Dataset excerpt

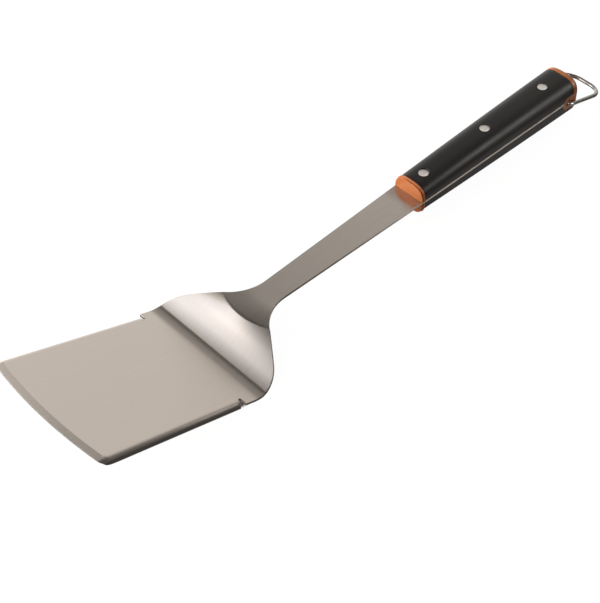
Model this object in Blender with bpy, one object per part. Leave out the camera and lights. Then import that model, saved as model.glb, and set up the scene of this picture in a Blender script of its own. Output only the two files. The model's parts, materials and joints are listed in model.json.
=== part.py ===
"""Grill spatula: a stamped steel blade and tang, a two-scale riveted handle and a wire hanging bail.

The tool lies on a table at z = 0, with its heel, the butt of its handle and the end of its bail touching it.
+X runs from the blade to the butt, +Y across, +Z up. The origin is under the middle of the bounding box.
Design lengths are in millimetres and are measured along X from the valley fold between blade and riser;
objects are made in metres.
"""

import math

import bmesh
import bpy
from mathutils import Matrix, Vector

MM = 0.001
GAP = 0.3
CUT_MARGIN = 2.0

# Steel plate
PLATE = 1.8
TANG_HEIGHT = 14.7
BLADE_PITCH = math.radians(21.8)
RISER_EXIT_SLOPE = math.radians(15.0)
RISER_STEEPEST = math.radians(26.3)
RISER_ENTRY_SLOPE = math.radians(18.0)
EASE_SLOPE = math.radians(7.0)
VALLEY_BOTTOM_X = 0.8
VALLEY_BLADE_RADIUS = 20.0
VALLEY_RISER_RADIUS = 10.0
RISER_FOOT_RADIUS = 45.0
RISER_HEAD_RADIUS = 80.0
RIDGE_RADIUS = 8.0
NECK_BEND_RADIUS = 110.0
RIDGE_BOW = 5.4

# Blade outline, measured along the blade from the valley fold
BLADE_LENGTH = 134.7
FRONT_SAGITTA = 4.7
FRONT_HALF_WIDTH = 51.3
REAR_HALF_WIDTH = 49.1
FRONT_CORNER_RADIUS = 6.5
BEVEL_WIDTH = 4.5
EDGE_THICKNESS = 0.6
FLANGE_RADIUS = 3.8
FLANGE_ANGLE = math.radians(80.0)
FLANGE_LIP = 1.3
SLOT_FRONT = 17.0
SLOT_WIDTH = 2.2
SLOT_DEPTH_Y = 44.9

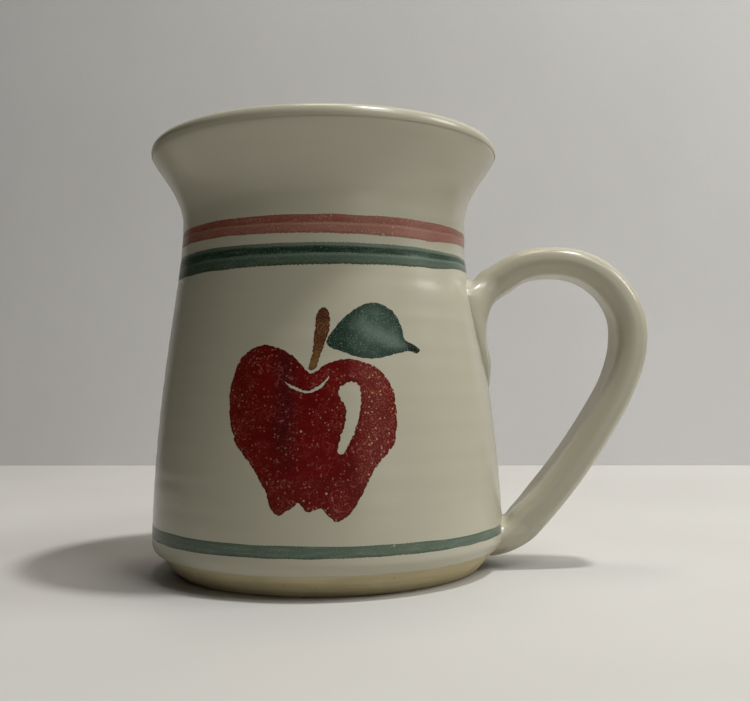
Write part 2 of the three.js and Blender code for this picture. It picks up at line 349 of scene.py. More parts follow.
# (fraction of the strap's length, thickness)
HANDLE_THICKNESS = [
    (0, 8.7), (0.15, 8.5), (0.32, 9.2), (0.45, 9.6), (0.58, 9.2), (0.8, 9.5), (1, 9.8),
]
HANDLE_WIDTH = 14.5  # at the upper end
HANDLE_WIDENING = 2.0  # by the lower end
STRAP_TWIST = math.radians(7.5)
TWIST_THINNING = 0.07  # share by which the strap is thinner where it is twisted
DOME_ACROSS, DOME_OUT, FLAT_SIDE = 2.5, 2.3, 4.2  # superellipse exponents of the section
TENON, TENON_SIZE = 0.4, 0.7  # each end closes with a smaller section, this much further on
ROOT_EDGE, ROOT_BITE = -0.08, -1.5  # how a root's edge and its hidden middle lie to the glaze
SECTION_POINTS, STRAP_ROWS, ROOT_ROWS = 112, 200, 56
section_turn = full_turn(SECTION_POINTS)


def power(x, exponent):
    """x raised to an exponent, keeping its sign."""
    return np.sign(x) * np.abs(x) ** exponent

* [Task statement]
Please reproduce exactly the lines from the first one of the records above through the line containing "RIDGE_BOW = 5.4", both included, and nothing else.

* [Exercise solution]
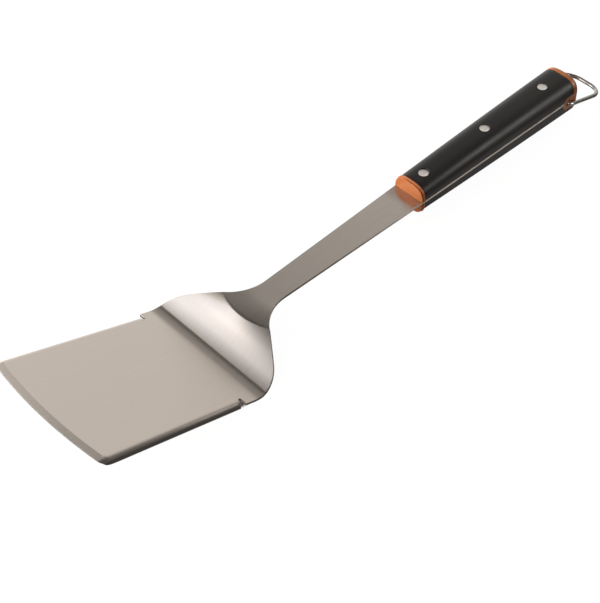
Model this object in Blender with bpy, one object per part. Leave out the camera and lights. Then import that model, saved as model.glb, and set up the scene of this picture in a Blender script of its own. Output only the two files. The model's parts, materials and joints are listed in model.json.
=== part.py ===
"""Grill spatula: a stamped steel blade and tang, a two-scale riveted handle and a wire hanging bail.

The tool lies on a table at z = 0, with its heel, the butt of its handle and the end of its bail touching it.
+X runs from the blade to the butt, +Y across, +Z up. The origin is under the middle of the bounding box.
Design lengths are in millimetres and are measured along X from the valley fold between blade and riser;
objects are made in metres.
"""

import math

import bmesh
import bpy
from mathutils import Matrix, Vector

MM = 0.001
GAP = 0.3
CUT_MARGIN = 2.0

# Steel plate
PLATE = 1.8
TANG_HEIGHT = 14.7
BLADE_PITCH = math.radians(21.8)
RISER_EXIT_SLOPE = math.radians(15.0)
RISER_STEEPEST = math.radians(26.3)
RISER_ENTRY_SLOPE = math.radians(18.0)
EASE_SLOPE = math.radians(7.0)
VALLEY_BOTTOM_X = 0.8
VALLEY_BLADE_RADIUS = 20.0
VALLEY_RISER_RADIUS = 10.0
RISER_FOOT_RADIUS = 45.0
RISER_HEAD_RADIUS = 80.0
RIDGE_RADIUS = 8.0
NECK_BEND_RADIUS = 110.0
RIDGE_BOW = 5.4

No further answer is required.